What’s wrong with the concept that self-publishing is a business like any other and as such there are marketing expenses and without this investment, books struggle to sell?

I think it’s up to every individual self-published author to decide how they operate their business, and from my own particular viewpoint, no one is going to tell me how I should run my own business, or how I should market my books, or how I should spend my own money.

And if you’re wondering. No, I have never bought Twitter followers. Yes, I have paid for advertising. Yes, I have paid for book promotion. There are always expenses in any business. Even self-publishing.

  1. Avatar of Robert Politz
    Robert Politz says

    Perhaps it’s the “47%” who think that “Promoting” for self published works is “Cheating”, umm…, or maybe such comments come from jealous competition. {;p)

    It has been said that, “A poor product with great marketing will be a success but a great product with poor marketing will be a failure.”

    If one creates or manufactures a product (whether a book, a t-shirt or a widget), prospective buyers have to know about it to consider buying it. Call it advertising, promotion, marketing, “cheating” or whatever you wish but, absent such public coverage, your widget just sits on the shelf.

    I agree with you Eric. Writing books may be an artful craft but selling them is clearly a business.

    1. Avatar of Derek Haines
      Derek Haines says

      I think there is an element of jealousy at work RHPolitz. Self publishing is proving popular and that is ruffling some feathers.

  2. Avatar of Judy Markova
    Judy Markova says

    Well put, Derek!
    How wonderful it would be when we could just write and not have to think about selling.

    1. Avatar of Derek Haines
      Derek Haines says

      Oh Judy, that would be bliss. My ratio for marketing vs writing is about 80% – 20%. Not what I’d really prefer.

  3. Avatar of Gerry Huntman
    Gerry Huntman says

    You’ve got some interesting points, Derek.
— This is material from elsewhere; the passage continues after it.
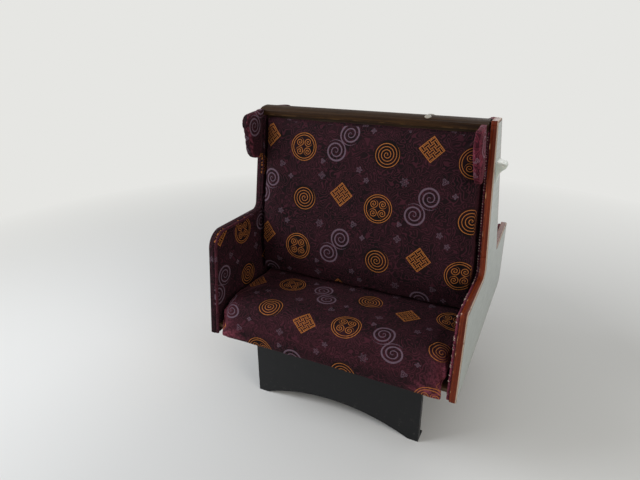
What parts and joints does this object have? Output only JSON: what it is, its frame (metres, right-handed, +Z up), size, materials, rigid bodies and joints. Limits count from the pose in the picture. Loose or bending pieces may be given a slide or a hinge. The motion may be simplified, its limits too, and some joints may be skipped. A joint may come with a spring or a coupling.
{
  "type": "railway coach back-to-back double seat",
  "caption": "Back-to-back bench seats for a railway coach, with head wings, a white laminate aisle end edged in wood with armrests and a grab handle, a wood top rail and a steel stand.",
  "frame": {"origin": "on the floor, under the middle of the seat", "axes": "+X towards the aisle, +Y along the coach, +Z up; seat a faces -Y, seat b faces +Y"},
  "size_m": [0.9936, 0.976, 1.1675],
  "materials": {
    "white_laminate": "satin laminate, pale grey green white",
    "varnished_wood": "red brown, gloss varnish",
    "rail_wood": "dark brown, satin varnish",
    "plywood": "bare, matte",
    "moquette": "dark red purple cut pile, woven pattern",
    "lining_moquette": "dark cut pile, sewn edge",
    "black_steel": "black, satin",
    "white_plastic": "white, gloss"
  },
  "bodies": {
    "root": {"end_panel_aisle": "white_laminate", "end_panel_window": "plywood", "grab_handle": "white_plastic", "top_rail": "rail_wood", "side_tube_aisle": "black_steel", "side_tube_window": "black_steel", "cross_tube": "black_steel", "back_post_aisle": "black_steel", "back_post_middle": "black_steel", "back_post_window": "black_steel", "edging_top": "varnished_wood", "lining_aisle_a": "lining_moquette", "lining_aisle_b": "lining_moquette", "lining_window_a": "lining_moquette", "lining_window_b": "lining_moquette", "wing_aisle_a": "moquette", "wing_aisle_b": "moquette", "wing_window_a": "moquette", "wing_window_b": "moquette", "back_cushion_a": "moquette", "back_cushion_b": "moquette", "back_board_a": "plywood", "back_board_b": "plywood", "seat_cushion_a": "moquette", "seat_cushion_b": "moquette", "seat_board_a": "plywood", "seat_board_b": "plywood", "number_stud_a": "white_plastic", "number_stud_b": "white_plastic", "front_tube_a": "black_steel", "front_tube_b": "black_steel", "stand_plate_a": "black_steel", "stand_plate_b": "black_steel", "wall_bracket_a": "black_steel", "wall_bracket_b": "black_steel", "edging_upright_a": "varnished_wood", "edging_upright_b": "varnished_wood", "edging_arm_a": "varnished_wood", "edging_arm_b": "varnished_wood", "edging_front_a": "varnished_wood", "edging_front_b": "varnished_wood"}
  },
  "joints": []
}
    I’d be wary of suggesting there is a collective effort on the part of established publishers to label Self Publishers ‘cheats’, when it appears that the reference you cited is just that – a single reference. Even if there were 10 it wouldn’t make it trend. Also, as far as I understand the high level discussion having taken place for several months in the industry, the real focus is on a few established writers published by established publishers, who undeniably cheated in various ways. That’s where most traditional publishing is focused, on the topic of ethics.

    From my perspective, there are places where some writers and publishers go where they shouldn’t (regardless of self publishing or not). Certain types of paid reviews is one – as it is specifically geared to being misleading. It makes reviews useless, once readers catch on.

    I should be a bit more specific here – most of the rhetoric in publishing circles isn’t about ‘paid reviews’ – after all, I can pay someone to review my work, and I can, and should, ask for an honest appraisal – most of it is about deliberate, flagrant dishonesty, and the most notable cases, somewhat related, are when authors write reviews on their own work with fictitious names. Honesty versus dishonesty.

    I’m not naive – and for this reason I’m somewhat in agreement with your thesis – in this world of book flooding you have to try to get attention – and there is the temptation to dabble in grey areas in the morality spectrum. However, I would venture to suggest that there are certainly some practices that are ‘beyond the Pale’ and it is totally agnostic to who publishes a given work.

  4. Avatar of Derek Haines
    Derek Haines says

    Honesty and dishonesty in advertising has always had a big grey area in the middle Gerry. I suppose now, with the importance of Amazon as a book retailer, the middle has become more muddled as different techniques and different goals are at play.

    It’s no secret that unless you can get a book up into at least the top 10,000, it just won’t sell at all well. Surprisingly though, it doesn’t take all that many sales (and reviews) to achieve this. The bigger publishers have the money and means to achieve this by using a few well documented techniques. Buying copies and reviews. For self published authors there is usually neither means nor money to do this. So they need to be inventive.

    I know when I release a new book, I could wait around forever for the first few ‘organic’ reviews, so I do need to make it happen. Either by asking friends, or ‘gifting’ Kindle copies to my blog readers or even paying for a few ‘honest reviews’.

    Quite honestly, the best method is ‘gifting’ as it not only creates the possibility of a review, but also counts as a sale. While it could be classed as buying a review, I think it’s a fair means to create attention.

    The other issue that has created the need for more proactive methods is the change of policy (algorithm) by Amazon Kindle in May this year. Previously, books obtained via the KDP Select ‘free book promotion’, counted as a sale. The change now only counts each copy as 10% of a sale, so it’s value as a promotional tool has diminished considerably.

    There is no doubt though, that as book distribution and popularity becomes more entwined with electronic data manipulation, there will be many new methods of promotion that will be difficult to define as honest or dishonest.